Across the Borders of Music Eras and Forms
Ritornello and Concerto-Sonata Forms in C. P. E. Bach's Concertos
Abstract
It is well known that the 52 concertos for keyboard(s) or other solo instruments of Carl Philipp Emanuel Bach constitute a repertoire that crosses the borderline of Baroque and Classic eras from both a chronological and a stylistic point of view. However, their analogous position concerning the Baroque ritornello form and the various Classic concerto-sonata types is not yet as clear as it should be, since most scholars tend to examine and classify these works in a rather one-sided way, basing their views either on the earlier ritornello form or on both theory and practice of (only) the late eighteenth-century concerto, thus ignoring many important aspects of formal design in Bach's concerto movements in particular.
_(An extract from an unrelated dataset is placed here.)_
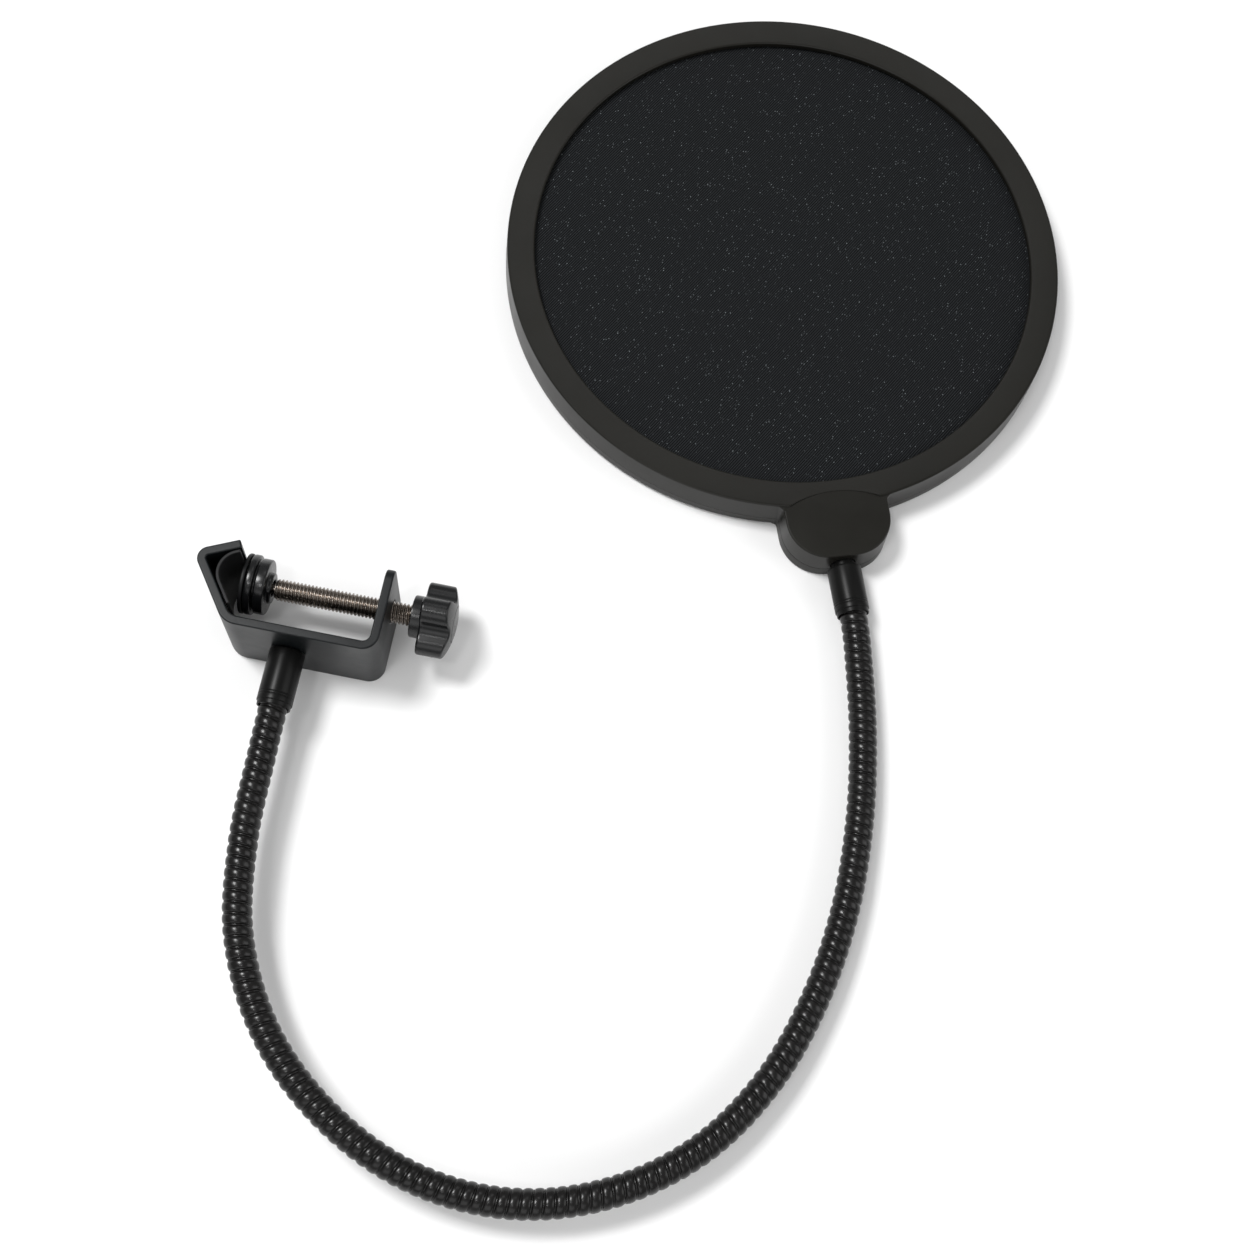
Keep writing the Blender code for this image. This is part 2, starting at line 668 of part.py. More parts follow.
front_shell()
rear_shell()
screen("front_screen", FRONT_SCREEN_Z)
screen("rear_screen", REAR_SCREEN_Z)
flat_ring("front_hoop", HOOP_BORE, SCREEN_RADIUS, FRONT_HOOP_Z, inner_black)
flat_ring("spacer_ring", SPACER_BORE, SCREEN_RADIUS, SPACER_Z, inner_black)
flat_ring("rear_hoop", HOOP_BORE, SCREEN_RADIUS, REAR_HOOP_Z, inner_black)
for side, name in ((1, "shell_screw_right"), (-1, "shell_screw_left")):
    screw = pan_head_screw(name, SHELL_SCREW_HEAD, SHELL_SCREW_RADIUS, SHELL_SCREW_LENGTH, zinc_steel)
    spot = Vector(on_tab(BOSS_ALONG, side * BOSS_ACROSS))
    place(screw, (spot.x, spot.y, SINK_DEPTH - GAP - SHELL_SCREW_HEAD[1]), parent=head)
ring_ferrule()


# ------------------------------------------------------------- clamp bracket
def tip_corner(name, centre_y, corner_z):
    """What the rounding removes at one corner of the threaded leg's tip."""
    towards = 1 if corner_z > 0 else -1
    radius = LEG_TIP_ROUND
    outline = arc((0.0, 0.0), radius, 0.0, math.pi / 2, 5)
    outline += [(-GAP, radius + MM), (radius + MM, radius + MM), (radius + MM, -GAP)]
    outline = [(x, y * towards) for x, y in outline]
    if towards > 0:
        outline.reverse()
    width = 2 * STRAP_THICK
    cutter = lofted(name, [raised(outline, -width), raised(outline, width)], None)
    height = corner_z - radius if towards > 0 else radius
    return place(cutter, (LEG_X - STRAP_THICK / 2, centre_y, height), (math.pi / 2, 0.0, math.pi / 2))


def clamp_bracket():
    path = rounded_path([LEG_TIP, LEG_BEND, JAW_BEND, JAW_VERTEX, JAW_TIP], BEND_RADII)
    bracket = place(strap("clamp_bracket", path, STRAP_WIDTH, STRAP_THICK, powder_black))
    hole = cylinder("screw_hole", SCREW_HOLE, LEG_X - 2 * STRAP_THICK, LEG_X + STRAP_THICK, 28)
    cut(bracket, place(hole, (0.0, SCREW_Y, AXIS_Z), ALONG_X))
    stud_hole = cylinder("stud_hole", STUD_HOLE, -2 * STRAP_THICK, STRAP_THICK)
    cut(bracket, place(stud_hole, (NECK_X_CLAMP, SPINE_Y, AXIS_Z), ALONG_MINUS_Y))
    centre_y = LEG_TIP[1] - LEG_TIP_ROUND
    cut(bracket, tip_corner("tip_corner_low", centre_y, 0.0))
    cut(bracket, tip_corner("tip_corner_high", centre_y, STRAP_WIDTH))
    return bracket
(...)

The present paper submits the findings of a comprehensive research on Bach's whole concerto output, clearly distinguishing between movements in ritornello and concerto-sonata forms; furthermore, it highlights the impressive variety of concerto-sonata structural types that Bach uses in his works: ternary but also binary sonata forms with five, four, or three ritornellos, the specific role and function of which (and especially of the intermediate ones) cannot be always restricted to the specifications of even the most recent (and seemingly all-embracing) related typologies.